Отец рассказывал мне о том, с чего все началось. Он прочел в "Известиях" гневный памфлет Ильи Эренбурга о фашистах "Великое одичание". Само солнце отцу стало казаться "горящей кровью". Георгий Николаевич решил проиллюстрировать статью серией злых, самых жестоких, самых страшных рисунков. Одна старушка, увидя их, сказала: "Рисуй их людьми, а иногда даже красивыми. Вот это будет по-настоящему страшно. Я вижу человека со звериным нутром. Вот где страх-то!" Это открытие отца ошеломило. С того дня он и начал создавать произведения огромной силы. Бывало: сделан рисунок, а подпись рождалась через неделю, или наоборот: была в голове тема, а рисунок не "проклевывался".

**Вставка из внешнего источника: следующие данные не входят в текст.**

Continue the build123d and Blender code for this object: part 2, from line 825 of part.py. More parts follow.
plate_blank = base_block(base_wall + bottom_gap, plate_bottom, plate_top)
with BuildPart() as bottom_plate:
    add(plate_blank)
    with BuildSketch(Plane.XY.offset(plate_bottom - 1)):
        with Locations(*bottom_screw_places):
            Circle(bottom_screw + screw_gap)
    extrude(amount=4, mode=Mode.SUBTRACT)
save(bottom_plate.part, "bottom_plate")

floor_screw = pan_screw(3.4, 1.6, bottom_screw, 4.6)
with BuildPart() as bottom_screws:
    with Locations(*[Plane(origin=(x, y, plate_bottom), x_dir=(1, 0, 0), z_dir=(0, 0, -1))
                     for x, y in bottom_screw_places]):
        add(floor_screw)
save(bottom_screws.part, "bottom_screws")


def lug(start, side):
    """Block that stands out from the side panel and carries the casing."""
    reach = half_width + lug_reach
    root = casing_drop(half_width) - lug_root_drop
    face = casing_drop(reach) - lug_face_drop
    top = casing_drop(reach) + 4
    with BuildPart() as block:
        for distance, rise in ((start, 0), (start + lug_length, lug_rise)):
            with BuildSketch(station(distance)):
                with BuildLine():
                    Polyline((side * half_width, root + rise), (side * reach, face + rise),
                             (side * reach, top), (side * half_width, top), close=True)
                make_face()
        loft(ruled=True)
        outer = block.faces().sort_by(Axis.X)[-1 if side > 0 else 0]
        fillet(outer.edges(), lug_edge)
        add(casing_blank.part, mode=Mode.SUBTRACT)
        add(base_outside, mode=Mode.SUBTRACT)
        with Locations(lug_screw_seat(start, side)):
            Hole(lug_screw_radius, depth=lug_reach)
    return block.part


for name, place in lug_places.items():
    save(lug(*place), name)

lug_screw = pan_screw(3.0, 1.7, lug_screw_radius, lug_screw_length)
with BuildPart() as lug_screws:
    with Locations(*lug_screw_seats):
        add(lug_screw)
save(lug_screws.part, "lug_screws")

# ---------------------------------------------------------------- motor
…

Помню, отец не раз говорил слова, сказанные ему его матерью, моей бабушкой: "Помни, Георгий, похвала — это признание, а признание налагает на тебя ответственность, — и ты должен теперь воспитать в себе беспощадность и бескомпромиссную требовательность к себе. И чем больше тебя будут замечать, тем строже будь к себе -успех в строгости и требовательности к себе".

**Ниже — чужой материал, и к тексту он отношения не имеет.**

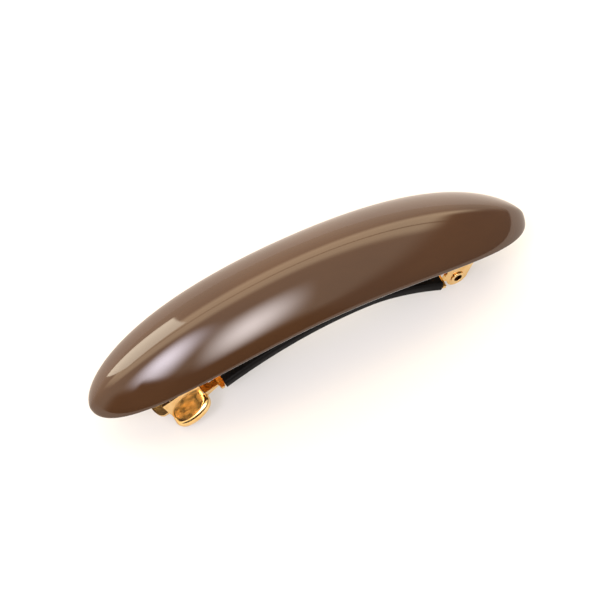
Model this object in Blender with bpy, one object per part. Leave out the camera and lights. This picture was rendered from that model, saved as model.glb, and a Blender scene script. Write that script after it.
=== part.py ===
"""Oval hair barrette: a domed, arched cover on a gold spring clip.

Metres, +Z up. X runs along the barrette with the clasp end at -X and the hinge
end at +X, Y runs across it, and the barrette stands on z = 0 on the tongue of its
clamp arm, with the finger tabs and the hinge ears just above. The cover, the base
bar and the clamp arm are three arches over one another: hair lies between the base
bar and the clamp arm. The arm turns on the tubular pin in the base bar's ears and
closes between the two finger tabs.
"""
import math

import bmesh
import bpy
from mathutils import Matrix, Vector

# --- cover -------------------------------------------------------------------
COVER_HALF_ARC = 0.05306      # half length, measured along the widest line
COVER_HALF_WIDTH = 0.01087    # half of the greatest width
COVER_DOME = 0.0073           # crest above the widest line, at the middle
COVER_BELLY = 0.0032          # underside below the widest line, at the middle
COVER_RADIUS = 0.1075         # arch of the widest line
PLAN_POWER = 3.6              # fullness of the oval seen from above
DOME_POWER = 1.86             # how soon the dome falls away to the tips
BELLY_POWER = 2.5             # the same for the underside
SECTION_POWER = 1.32          # 1 is a roof, 2 is an ellipse
CREST_SOFTNESS = 0.16         # rounds the crest line, as a share of the width
UNDERSIDE_POWER = 2.0         # 2 is an elliptical underside, more is flatter
COVER_STATIONS = 56           # sections along the length
COVER_SPAN = 16               # facets across one side of the top or underside

# --- fits --------------------------------------------------------------------
SEAT_GAP = 0.0003             # between plates that lie on each other
SHEET_GAP = 0.00015           # between the layers inside the sleeve
RIVET_PLAY = 0.00015          # round a rivet's shank
PIN_PLAY = 0.0001             # round the hinge pin
JOIN_STEP = 0.00005           # keeps the faces of joined shapes apart
CORNER_STEP = 0.0002          # length over which a strip steps from one width to another

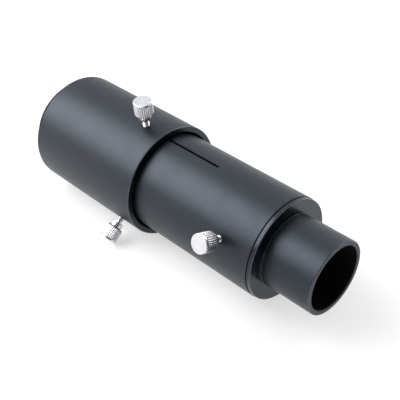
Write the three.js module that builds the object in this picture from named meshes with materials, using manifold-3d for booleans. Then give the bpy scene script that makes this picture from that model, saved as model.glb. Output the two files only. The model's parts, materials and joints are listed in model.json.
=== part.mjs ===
// Sliding barlow / projection tube with a 1.25-inch nosepiece, lying on its side.
// Millimetres, +Z up. The optical axis runs along +X, from the camera end to the nosepiece rim.
import * as THREE from "three";
import { mergeVertices } from "three/addons/utils/BufferGeometryUtils.js";
import Module from "manifold-3d";

const wasm = await Module();
wasm.setup();

// ---------- Driving dimensions ----------

// Clearances
const SEAT_GAP = 0.05; // round a piece that screws or presses into another
const RUN_GAP = 0.1; // round a piece that slides or turns in another
const TURNED_GAP = 0.3; // round a piece that stands at an angle to its neighbour
const DRAW_GAP = 0.4; // between the inner tube and the outer tube's bore
const CUT_OVERRUN = 1; // how far a cutter reaches past the metal it cuts

// Nosepiece barrel
const NOSE_RADIUS = 15.875; // 1.25-inch standard
const NOSE_LENGTH = 22.96; // from the flange to the rim
const NOSE_WALL = 2.075; // round the filter thread
const NOSE_TAIL_WALL = 1.675; // round the lens cell
const NOSE_TAIL_MARGIN = 0.9; // barrel left behind the lens cell
const NOSE_CHAMFER = 0.35;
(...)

После войны Георгий Николаевич продолжал работать в издательствах; собрал материал, сделал рисунки для учебника "Пластическая анатомия", для художников. Много отец статей написал в разные журналы, о том, как и что рисовать. Наш Георгий Николаевич много писал не только о художестве, но и о воспитании и перевоспитании молодого поколения. Непосредственно обращался не только к воспитанным и благополучным детям, но и к подросткам с трудной судьбой, попавшим в колонии для несовершеннолетних. Он им не читал нотации, а как старший товарищ, друг рассказывал о жизни, — что бывает после неблаговидных поступков, как их избежать, а если уже случилось "гадкое", как исправиться. Все было написано интересно, с юмором -легко и читается, и понимается!